Facing uncertainty, firms will need to make choices between strategies that treat their workforces as assets on which to build competitiveness, or as costs they should seek to minimise. The choices firms make are mediated through government policies and the values of communities and of firms themselves.2

Changes across the economy as a whole may differ significantly from the examples that get the most attention in the media and from those in the business of surfing each hype cycle’s crest.

Jobs aren’t all being stolen by robots or turning into “gig work”. Despite (or especially because of) ongoing technological change, there are some inherent advantages in “traditional” employment arrangements with their longer-term mutual commitments, greater job security and greater task flexibility. Employers, workers and government will all continue to invest in training and skills, on and off the job. But yesterday’s models need to evolve to capture the opportunities and manage the challenges that technological change poses for the future of work.

Some relevant reading

There’s great stuff on platforms, intelligent tools, and the future of work in the working papers series from the Berkeley Roundtable on the International Economy (BRIE) at the University of California, Berkeley. 3

The first issue for this year was Beyond Hype and Despair: Developing Healthy Communities in the Era of Intelligent Tools.  John Zysman, Martin Kenney and Laura Tyson look at the factors that may promote the development of “good jobs” business strategies as tech platforms and intelligent tools change economies and societies.

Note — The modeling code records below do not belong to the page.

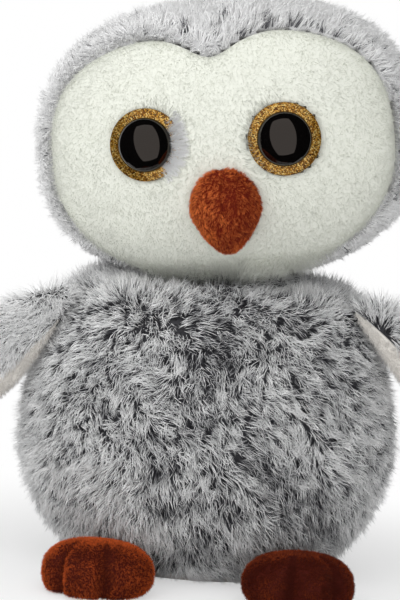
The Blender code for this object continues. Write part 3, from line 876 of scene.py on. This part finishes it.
def dress_wing(name, side):
    rng = np.random.default_rng(15 + side)
    frame_here = wing_frame(side)
    turn = np.array(frame_here)[:3, :3]

    def furry(points, edge):
        # The fur side is the front, and stops short of the lower edge, which the lining wraps
        local = flat_arrays(points, frame_here)
        share = np.clip(side * local[:, 0] / WING_LENGTH + 0.05, 0, 1)
        lower = -WING_WIDTH / 2 * (0.55 + 0.9 * share) - 6 * MM * np.sin(math.pi * share) * share
        lower = lower + (6 * MM if side > 0 else 1.5 * MM)
        return (local[:, 1] < 1 * MM) & (local[:, 2] > lower + edge * (0.4 + share))

    fur_inset = 2.4 * MM
    roots, normals = scatter(wing_form(side, fur_inset), WING_FIBRES, rng)
    keep = furry(roots, 7 * MM)
    roots, normals = roots[keep], normals[keep]
    along = side * flat_arrays(roots, frame_here)[:, 0]
    outward = np.clip((along - 10 * MM) / (10 * MM), -0.8, 1)
    flow = np.stack((side * outward, np.zeros(len(along)), np.full(len(along), -0.25)), 1) @ turn.T
    combs = along_surface(flow + 0.4 * swirl(roots, 30 * MM, 61), normals)

    def tone(roots, clump, own):
        # Painted shade: the owl's left wing, away from the lamps, is darker than its right, and each wing is
        # darker toward its lower edge
        low = np.clip(-flat_arrays(roots, frame_here)[:, 2] / (12 * MM), -1, 1)
        middle = 0.98 if side < 0 else 0.62
        return middle - 0.2 * low + 0.14 * waves(roots, 16 * MM, 12) + 0.26 * clump + 0.10 * own

    by_root = ramp(-along, -22 * MM, -10 * MM)
    lengths = WING_PILE * (1 + 0.15 * by_root)
    lean = (36 - 12 * by_root, 74 - 22 * by_root)
    fibres = grow(
        roots, normals, combs, rng, lengths, lean,
        width=0.40 * MM, clumps=1800, pull=0.3, toss=0.4, stray=0.24, tone=tone,
    )
    skin = keep_faces(wing_form(side, fur_inset), lambda centres: furry(centres, 7 * MM))
    piece = f"{name}_wing_fur"
    mesh = pile_mesh(piece, skin, WING_CLOTH, fibres, LONG_FIBRE, rng)
    add_piece(piece, mesh, FROSTED_FUR, f"{name}_wing", [f"{name}_wing_upper"], "frosted_fur")

    lining_inset = 1.2 * MM
    roots, normals = scatter(wing_form(side, lining_inset), LINING_FIBRES, rng)
    keep = ~furry(roots, 5 * MM)
    roots, normals = roots[keep], normals[keep]
    combs = along_surface(np.tile(np.array((side * 1.0, 0, -0.3)) @ turn.T, (len(roots), 1)), normals)
    fibres = grow(
        roots, normals, combs, rng, LINING_NAP, (15, 40),
        width=0.30 * MM, clumps=2000, pull=0.2, toss=0.3, stray=0.25, tone=plain_tone(0.55, 0.12, 0.12),
    )
    skin = keep_faces(wing_form(side, lining_inset), lambda centres: ~furry(centres, 6 * MM))
    piece = f"{name}_wing_lining_plush"
    mesh = pile_mesh(piece, skin, WING_CLOTH, fibres, SHORT_FIBRE, rng)
    add_piece(piece, mesh, PALE_PLUSH, f"{name}_wing", [f"{name}_wing_lining"], "pale_plush")


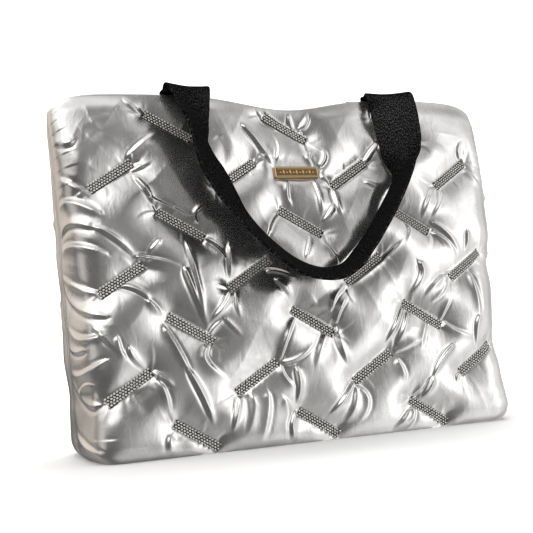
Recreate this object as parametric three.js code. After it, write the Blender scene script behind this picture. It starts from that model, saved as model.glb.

For a primer on returns to training, see:

Blundell, R., Dearden, L., Meghir, C., and Sianesi, B. (1999)  Human capital investment: the returns from education and training to the individual, the firm and the economy, Fiscal Studies 20(1) 1-23. 

  1. But I’ve haven’t met many educators who can imagine technology (or anything else, really) lowering the cost of education!
  2. Zysman, Kenney & Tyson (2019) p2, 15-16.
  3. Cal is my alma mater. Happy 50th jubilee, Goldman School of Public Policy. Go Bears!